WebOS, meanwhile, has a distressing shortage of apps. With such a small market share, it's been hard to attract developers to the platform, and the lack of apps is at least partly to blame for continued poor market share. HP's play to put WebOS on PCs may help that, but for now WebOS could benefit significantly from any additional apps it can get. Reimplementing the iOS libraries would be prohibitively expensive, but it isn't too far-fetched to imagine Android apps running on WebOS. Much of the technology is similar (Linux underneath, similar notification systems) and the parts that are different are available as open source. WebOS could become a very pleasant way to run Android apps. Even better, WebOS's unique features, Synergy and Touchstone, could be made available via additional Android APIs and encourage Android apps that only run on WebOS. For those who are interested in history, this is nearly identical to Microsoft's Windows-specific Java APIs that was ultimately considered a monopolistic abuse (see Breaking Java's Portability). In this case, however, HP and WebOS hardly have monopoly power to abuse.
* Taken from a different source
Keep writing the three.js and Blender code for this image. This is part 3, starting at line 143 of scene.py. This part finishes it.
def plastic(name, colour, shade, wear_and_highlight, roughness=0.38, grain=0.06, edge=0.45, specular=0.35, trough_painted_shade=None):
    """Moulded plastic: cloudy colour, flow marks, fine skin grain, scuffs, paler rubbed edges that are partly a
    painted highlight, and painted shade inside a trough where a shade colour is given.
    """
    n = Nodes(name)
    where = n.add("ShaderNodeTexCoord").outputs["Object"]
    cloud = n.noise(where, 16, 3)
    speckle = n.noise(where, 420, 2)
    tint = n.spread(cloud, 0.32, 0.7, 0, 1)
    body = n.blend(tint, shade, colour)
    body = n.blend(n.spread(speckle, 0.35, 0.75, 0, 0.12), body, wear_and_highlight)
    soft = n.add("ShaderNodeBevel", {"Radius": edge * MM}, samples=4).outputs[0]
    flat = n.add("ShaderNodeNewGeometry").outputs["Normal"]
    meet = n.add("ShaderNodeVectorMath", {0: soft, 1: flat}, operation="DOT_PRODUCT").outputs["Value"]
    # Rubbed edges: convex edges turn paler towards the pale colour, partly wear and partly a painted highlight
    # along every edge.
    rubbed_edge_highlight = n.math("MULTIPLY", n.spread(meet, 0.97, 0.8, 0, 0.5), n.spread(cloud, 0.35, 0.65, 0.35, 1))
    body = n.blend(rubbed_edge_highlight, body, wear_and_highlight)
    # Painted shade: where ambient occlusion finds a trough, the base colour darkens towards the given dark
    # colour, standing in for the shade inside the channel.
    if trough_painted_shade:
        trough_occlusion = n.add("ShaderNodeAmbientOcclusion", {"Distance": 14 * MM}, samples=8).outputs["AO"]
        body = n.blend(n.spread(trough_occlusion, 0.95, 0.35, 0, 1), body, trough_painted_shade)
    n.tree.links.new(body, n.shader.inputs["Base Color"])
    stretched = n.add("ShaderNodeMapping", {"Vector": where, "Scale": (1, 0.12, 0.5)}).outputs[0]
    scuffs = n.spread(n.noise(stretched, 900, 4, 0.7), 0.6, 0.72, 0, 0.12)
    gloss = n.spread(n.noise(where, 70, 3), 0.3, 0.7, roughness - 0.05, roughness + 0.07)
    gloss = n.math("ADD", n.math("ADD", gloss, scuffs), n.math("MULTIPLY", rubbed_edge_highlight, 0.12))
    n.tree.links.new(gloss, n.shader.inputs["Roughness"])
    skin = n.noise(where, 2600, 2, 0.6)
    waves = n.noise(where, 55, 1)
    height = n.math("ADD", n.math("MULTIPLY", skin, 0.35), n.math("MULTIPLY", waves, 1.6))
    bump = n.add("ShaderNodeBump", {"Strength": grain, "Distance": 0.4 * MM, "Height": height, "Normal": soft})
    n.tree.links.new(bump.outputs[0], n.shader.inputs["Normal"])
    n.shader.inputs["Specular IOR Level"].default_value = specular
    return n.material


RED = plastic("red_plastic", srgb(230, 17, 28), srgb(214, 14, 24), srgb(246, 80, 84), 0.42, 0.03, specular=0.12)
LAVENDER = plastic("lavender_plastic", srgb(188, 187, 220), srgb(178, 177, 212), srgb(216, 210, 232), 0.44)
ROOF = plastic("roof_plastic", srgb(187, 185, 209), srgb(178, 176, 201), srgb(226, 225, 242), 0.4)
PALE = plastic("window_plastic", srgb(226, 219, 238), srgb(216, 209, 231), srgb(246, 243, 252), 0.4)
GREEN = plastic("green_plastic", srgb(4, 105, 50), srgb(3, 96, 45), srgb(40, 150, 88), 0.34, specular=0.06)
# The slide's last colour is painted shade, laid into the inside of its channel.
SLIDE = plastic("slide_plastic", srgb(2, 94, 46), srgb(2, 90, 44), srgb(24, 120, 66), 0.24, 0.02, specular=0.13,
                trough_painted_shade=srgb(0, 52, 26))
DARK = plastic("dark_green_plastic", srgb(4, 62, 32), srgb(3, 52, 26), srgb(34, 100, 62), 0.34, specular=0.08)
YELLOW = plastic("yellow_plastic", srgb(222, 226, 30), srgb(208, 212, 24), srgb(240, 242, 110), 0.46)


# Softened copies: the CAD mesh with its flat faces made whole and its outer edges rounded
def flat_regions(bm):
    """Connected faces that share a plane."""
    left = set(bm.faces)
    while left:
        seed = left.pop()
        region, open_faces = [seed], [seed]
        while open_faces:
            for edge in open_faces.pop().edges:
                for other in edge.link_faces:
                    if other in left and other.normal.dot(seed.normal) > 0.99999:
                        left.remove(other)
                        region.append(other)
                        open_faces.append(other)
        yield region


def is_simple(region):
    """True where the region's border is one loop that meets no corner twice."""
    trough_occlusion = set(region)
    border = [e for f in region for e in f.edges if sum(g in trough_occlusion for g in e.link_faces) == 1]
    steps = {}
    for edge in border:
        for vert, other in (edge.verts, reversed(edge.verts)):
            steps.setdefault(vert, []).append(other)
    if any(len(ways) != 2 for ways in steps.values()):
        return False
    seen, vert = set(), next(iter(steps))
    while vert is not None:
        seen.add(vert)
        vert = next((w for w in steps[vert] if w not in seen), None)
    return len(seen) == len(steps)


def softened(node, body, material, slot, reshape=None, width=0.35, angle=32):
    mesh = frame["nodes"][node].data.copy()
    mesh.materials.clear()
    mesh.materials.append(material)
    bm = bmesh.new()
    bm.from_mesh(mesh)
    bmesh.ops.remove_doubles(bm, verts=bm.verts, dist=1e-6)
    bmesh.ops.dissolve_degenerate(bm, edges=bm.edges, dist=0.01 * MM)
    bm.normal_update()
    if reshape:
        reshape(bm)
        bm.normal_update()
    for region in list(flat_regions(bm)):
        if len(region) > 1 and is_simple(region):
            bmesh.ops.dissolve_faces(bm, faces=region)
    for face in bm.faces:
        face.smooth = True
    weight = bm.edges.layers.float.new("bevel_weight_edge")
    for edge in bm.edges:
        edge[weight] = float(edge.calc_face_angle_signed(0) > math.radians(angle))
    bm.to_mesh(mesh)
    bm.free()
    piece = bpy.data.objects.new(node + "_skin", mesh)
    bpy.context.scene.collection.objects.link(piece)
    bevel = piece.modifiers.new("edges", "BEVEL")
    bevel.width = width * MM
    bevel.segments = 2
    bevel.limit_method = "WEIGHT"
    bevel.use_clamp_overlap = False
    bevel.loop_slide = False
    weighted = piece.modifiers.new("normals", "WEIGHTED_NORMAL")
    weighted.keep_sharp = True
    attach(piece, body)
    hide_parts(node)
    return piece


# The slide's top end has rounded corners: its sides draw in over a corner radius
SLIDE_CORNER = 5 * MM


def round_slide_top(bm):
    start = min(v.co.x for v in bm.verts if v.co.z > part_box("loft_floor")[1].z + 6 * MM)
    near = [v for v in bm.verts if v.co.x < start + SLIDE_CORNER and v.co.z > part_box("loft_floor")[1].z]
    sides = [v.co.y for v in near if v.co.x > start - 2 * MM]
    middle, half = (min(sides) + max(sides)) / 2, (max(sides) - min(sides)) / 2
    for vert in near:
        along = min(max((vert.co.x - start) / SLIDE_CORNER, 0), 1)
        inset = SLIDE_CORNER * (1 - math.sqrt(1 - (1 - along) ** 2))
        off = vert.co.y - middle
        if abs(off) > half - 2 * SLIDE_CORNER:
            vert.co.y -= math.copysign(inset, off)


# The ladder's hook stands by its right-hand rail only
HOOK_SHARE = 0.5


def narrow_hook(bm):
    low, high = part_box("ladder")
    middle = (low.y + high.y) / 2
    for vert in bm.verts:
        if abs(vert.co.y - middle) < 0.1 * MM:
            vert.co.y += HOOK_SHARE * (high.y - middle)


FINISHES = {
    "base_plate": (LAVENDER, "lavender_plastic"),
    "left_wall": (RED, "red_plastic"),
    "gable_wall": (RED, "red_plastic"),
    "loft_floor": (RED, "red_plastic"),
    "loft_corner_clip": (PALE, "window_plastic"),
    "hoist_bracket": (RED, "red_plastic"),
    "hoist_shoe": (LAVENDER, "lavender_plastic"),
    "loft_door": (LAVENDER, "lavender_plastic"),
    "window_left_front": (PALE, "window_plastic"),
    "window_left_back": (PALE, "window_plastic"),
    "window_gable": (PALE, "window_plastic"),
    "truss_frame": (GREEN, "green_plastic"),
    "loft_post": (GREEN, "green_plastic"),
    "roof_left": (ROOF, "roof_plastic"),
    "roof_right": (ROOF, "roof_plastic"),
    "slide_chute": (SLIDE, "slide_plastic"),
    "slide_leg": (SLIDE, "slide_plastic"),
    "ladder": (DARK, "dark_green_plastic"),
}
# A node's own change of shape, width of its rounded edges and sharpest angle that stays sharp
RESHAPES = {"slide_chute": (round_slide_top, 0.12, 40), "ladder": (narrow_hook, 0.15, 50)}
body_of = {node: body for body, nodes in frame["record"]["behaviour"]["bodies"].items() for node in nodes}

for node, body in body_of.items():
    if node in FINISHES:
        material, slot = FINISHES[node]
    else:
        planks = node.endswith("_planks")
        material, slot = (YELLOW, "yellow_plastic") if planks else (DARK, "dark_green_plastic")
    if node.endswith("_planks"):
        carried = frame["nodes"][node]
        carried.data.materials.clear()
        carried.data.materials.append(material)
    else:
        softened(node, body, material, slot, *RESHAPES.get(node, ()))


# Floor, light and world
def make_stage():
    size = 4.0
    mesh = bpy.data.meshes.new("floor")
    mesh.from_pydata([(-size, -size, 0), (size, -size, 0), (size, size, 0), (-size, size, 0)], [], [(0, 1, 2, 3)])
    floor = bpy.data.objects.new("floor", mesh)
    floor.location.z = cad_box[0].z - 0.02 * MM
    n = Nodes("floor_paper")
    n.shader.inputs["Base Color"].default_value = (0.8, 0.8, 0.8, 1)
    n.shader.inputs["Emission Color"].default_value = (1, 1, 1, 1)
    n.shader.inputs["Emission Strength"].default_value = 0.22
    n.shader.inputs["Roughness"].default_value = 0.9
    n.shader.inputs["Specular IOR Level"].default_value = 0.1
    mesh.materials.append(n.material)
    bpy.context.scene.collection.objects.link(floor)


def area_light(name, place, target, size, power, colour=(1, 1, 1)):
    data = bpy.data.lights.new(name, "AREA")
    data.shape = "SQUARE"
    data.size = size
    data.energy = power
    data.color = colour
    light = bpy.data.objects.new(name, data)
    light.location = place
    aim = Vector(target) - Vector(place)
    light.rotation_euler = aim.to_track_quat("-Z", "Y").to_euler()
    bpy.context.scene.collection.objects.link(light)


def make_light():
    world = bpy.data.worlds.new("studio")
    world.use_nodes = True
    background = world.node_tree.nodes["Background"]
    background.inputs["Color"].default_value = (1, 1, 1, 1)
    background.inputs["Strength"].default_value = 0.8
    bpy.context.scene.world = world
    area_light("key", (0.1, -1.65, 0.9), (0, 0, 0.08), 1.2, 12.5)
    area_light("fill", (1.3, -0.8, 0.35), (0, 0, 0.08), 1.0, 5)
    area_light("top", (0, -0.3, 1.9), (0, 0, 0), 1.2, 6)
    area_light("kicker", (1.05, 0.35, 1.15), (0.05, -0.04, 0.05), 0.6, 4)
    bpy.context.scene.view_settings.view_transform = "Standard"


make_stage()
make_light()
I don't really think that HP will support Android apps on WebOS. Despite the ease with which they could, the ongoing support costs might not make it worth it. There is also the opportunity cost of porting the Android runtime rather than improving WebOS itself. I think it has the potential to be a great way out of the chicken and egg problem of attracting app developers and market share. They could even work with the Amazon Android App Store to offer a more curated set of Android apps, possibly avoiding the problem Android app marketing has of the userbase being largely unwilling to pay for apps. If HP can frame it as a bootstrapping opportunity instead of a betrayal of "native" WebOS app development, it has real potential. I won't place bets on whether it will come to pass, but I'd like to see WebOS get a little push toward success. Enjoy!
Update 2011-02-11! I should have considered the Blackberry Playbook as a host platform. Looks like RIM may be planning to support Android apps on the Playbook.